Perhaps more troubling is that Zulkifli is just one example of PKR’s lack of discipline, and its inability to manage dissent while upholding its stated principles and negotiating within a coalition.
For example, take PKR vice-president Azmin Ali‘s call for the Selangor executive council to be reshuffled. It was effectively a public denouncement of fellow party member and Selangor Menteri Besar Tan Sri Khalid Ibrahim’s leadership.
Then there was the case of the Seberang Perai Municipal Council (MPSP) member Johari Kassim. Johari, a PKR-appointed councillor, was sacked — then suspended, after an apology — from the council after leading a boycott of the swearing-in of the new MPSP president on 4 June. The boycott caused a public altercation between PKR members and Penang Chief Minister Lim Guan Eng, who is also secretary-general of PKR’s ally, the DAP.

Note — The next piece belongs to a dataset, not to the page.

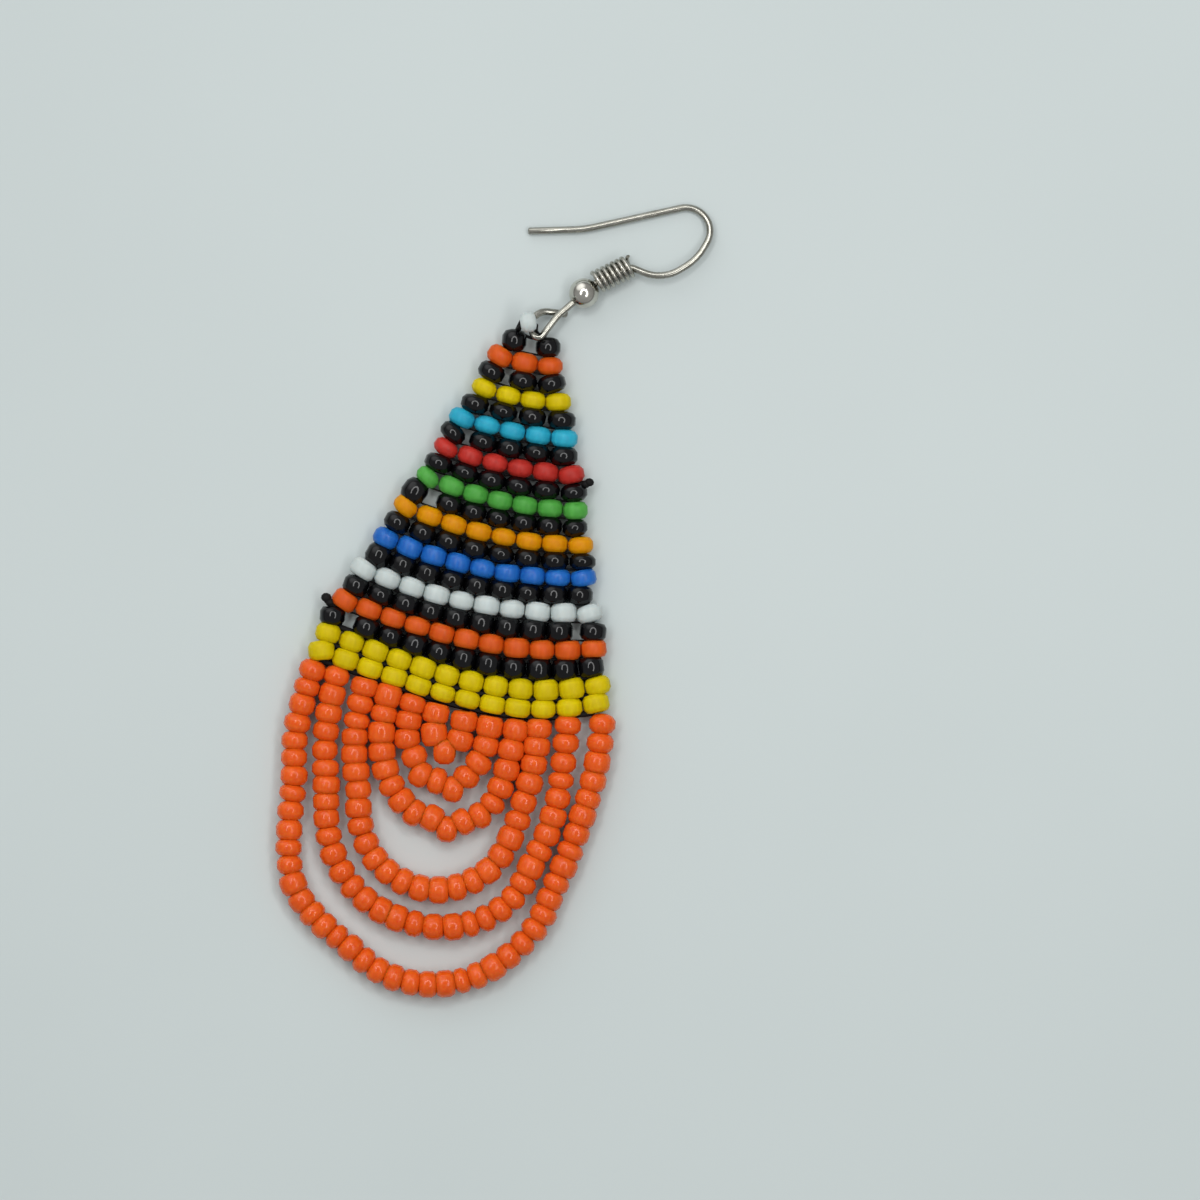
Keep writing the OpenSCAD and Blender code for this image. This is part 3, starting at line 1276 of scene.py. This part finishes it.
@dataclass(frozen=True)
class HookBall:
    """The drilled ball on the ear wire.

    Attributes:
        width: Width of the ball.
        hole: Width of its hole.
        segments: Faces round it.
        rings: Rings of faces from pole to pole.
        edge_angle: Edges sharper than this stay sharp.
    """

    width: float = 3.0
    hole: float = 0.9
    segments: int = 40
    rings: int = 24
    edge_angle: float = 40.0

    def build(self, middle: Vector, along: Vector) -> bpy.types.Object:
        """Cuts both poles off a sphere and joins the cuts into the hole for the wire.

        Args:
            middle: Middle of the ball, in metres.
            along: Direction of its hole.

        Returns:
            The ball.
        """
        deselect_all()
        bpy.ops.mesh.primitive_uv_sphere_add(
            segments=self.segments,
            ring_count=self.rings,
            radius=self.width / 2 * MM,
        )
        ball = bpy.context.object
        cut = math.sqrt(self.width ** 2 - self.hole ** 2) / 2 * MM
        bpy.ops.object.mode_set(mode="EDIT")
        for side in (1, -1):
            bpy.ops.mesh.select_all(action="SELECT")
            bpy.ops.mesh.bisect(plane_co=(0, 0, side * cut), plane_no=(0, 0, side), clear_outer=True)
        select_open_edges()
        bpy.ops.mesh.bridge_edge_loops()
        mend_normals()
        upright = Vector((0, 0, 1)).rotation_difference(along)
        ball.data.transform(Matrix.Translation(middle) @ upright.to_matrix().to_4x4())
        ball.name = "wire_ball"
        smooth(ball, self.edge_angle)
        dress(ball, Nickel.BALL.value.material())
        return hand_over(ball, Nickel.BALL.value.name, "hook_ball")


@dataclass(frozen=True)
class HookCoil:
    """The close coil of thinner wire on the ear wire.

    Attributes:
        width: Width of the coil.
        wire: Thickness of its wire.
        turns: Number of its turns.
        pitch: Distance from one turn to the next.
        place: Its middle, in the plane of the ear wire from the middle of the ball.
        heading: Its direction in that plane.
        stub: How far its cut end stands out, round the coil and along it.
        sides: Faces round its wire.
        steps: Short stretches in one turn.
        edge_angle: Edges sharper than this stay sharp.
    """

    width: float = 2.5
    wire: float = 0.45
    turns: float = 6.9
    pitch: float = 0.54
    place: Point = (2.5, 2.47, 0.08)
    heading: float = 38.0
    stub: tuple[float, float] = (0.32, 0.24)
    sides: int = 10
    steps: int = 24
    edge_angle: float = 50.0

    def screw(self) -> bpy.types.Object:
        """Screws a ring of thin wire up the Z axis and closes its two cut ends.

        Returns:
            The coil, which starts at the origin, as the active object.
        """
        deselect_all()
        bpy.ops.mesh.primitive_circle_add(
            vertices=self.sides,
            radius=self.wire / 2 * MM,
            location=((self.width - self.wire) / 2 * MM, 0, 0),
            rotation=(math.pi / 2, 0, 0),
        )
        coil = bpy.context.object
        apply_place()
        bpy.ops.object.modifier_add(type="SCREW")
        screw = coil.modifiers[-1]
        screw.angle = math.tau * self.turns
        screw.screw_offset = self.pitch * self.turns * MM
        screw.steps = round(self.turns * self.steps)
        screw.render_steps = screw.steps
        screw.use_smooth_shade = True
        bpy.ops.object.modifier_apply(modifier=screw.name)
        bpy.ops.object.mode_set(mode="EDIT")
        select_open_edges()
        bpy.ops.mesh.edge_face_add()
        bpy.ops.object.mode_set(mode="OBJECT")
        return coil

    def draw_out_stub(self, coil: bpy.types.Object) -> None:
        """Draws the upper cut end out a little, round the coil and along it.

        Args:
            coil: The coil as it was screwed.
        """
        half_way = self.pitch * self.turns / 2 * MM
        # The only faces with as many corners as the wire has sides are its two cut ends
        select_faces(coil, lambda face: len(face.vertices) == self.sides and face.center.z > half_way)
        ahead = Matrix.Rotation(math.tau * self.turns, 3, "Z") @ Vector((0, *self.stub))
        bpy.ops.mesh.extrude_region_move(TRANSFORM_OT_translate={"value": ahead * MM})
        mend_normals()

    def build(self, lie: Matrix) -> bpy.types.Object:
        """Makes the coil and lays it round the ear wire.

        Args:
            lie: The plane of the ear wire, from the middle of the ball.

        Returns:
            The coil.
        """
        coil = self.screw()
        self.draw_out_stub(coil)
        centred = Matrix.Translation((0, 0, -self.pitch * self.turns / 2 * MM))
        # Lays the coil's axis from Z along X
        along_x = Matrix(((0, 0, 1, 0), (1, 0, 0, 0), (0, 1, 0, 0), (0, 0, 0, 1)))
        heading = Matrix.Rotation(math.radians(self.heading), 4, "Z")
        middle = Matrix.Translation(Vector(self.place) * MM)
        coil.data.transform(lie @ middle @ heading @ along_x @ centred)
        coil.name = "wire_coil"
        smooth(coil, self.edge_angle)
        dress(coil, Nickel.COIL.value.material())
        return hand_over(coil, Nickel.COIL.value.name, "hook_coil")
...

Wong says such instances suggest that PKR is not adequately institutionalised. “It shows that there are a lot of warlords in the party, and that there is very vague party-headquarters [authority],” Wong says.

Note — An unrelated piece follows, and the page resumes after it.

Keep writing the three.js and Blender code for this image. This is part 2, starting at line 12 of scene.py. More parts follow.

“PKR hasn’t figured out how to institutionalise dissent within the party, and balance it with discipline. This needs serious attention. The party has to realise that people expect it to be in business in the long term.”
Wong Additionally, PKR’s problems are emblematic of those within the wider PR coalition. According to Wong, the MPSP tiff shows up the lack of an intra-coalition code of conduct and norms. “[The PR] has not established arbitration mechanisms at state and local levels. They only have them at the very top level,” Wong says.
“The PR needs to work towards being a stable coalition,” Wong argues. “And the first responsibility for that rests with (Opposition Leader) Datuk Seri Anwar Ibrahim.”
Anwar is also PKR adviser. Unfortunately, from Zulkifli to Azmin to Johari, the de facto party leader has kept mum. It remains to be seen whether Anwar will set his own house in order or whether he is capable of doing so. But not doing so will only result in further indiscipline within the ranks.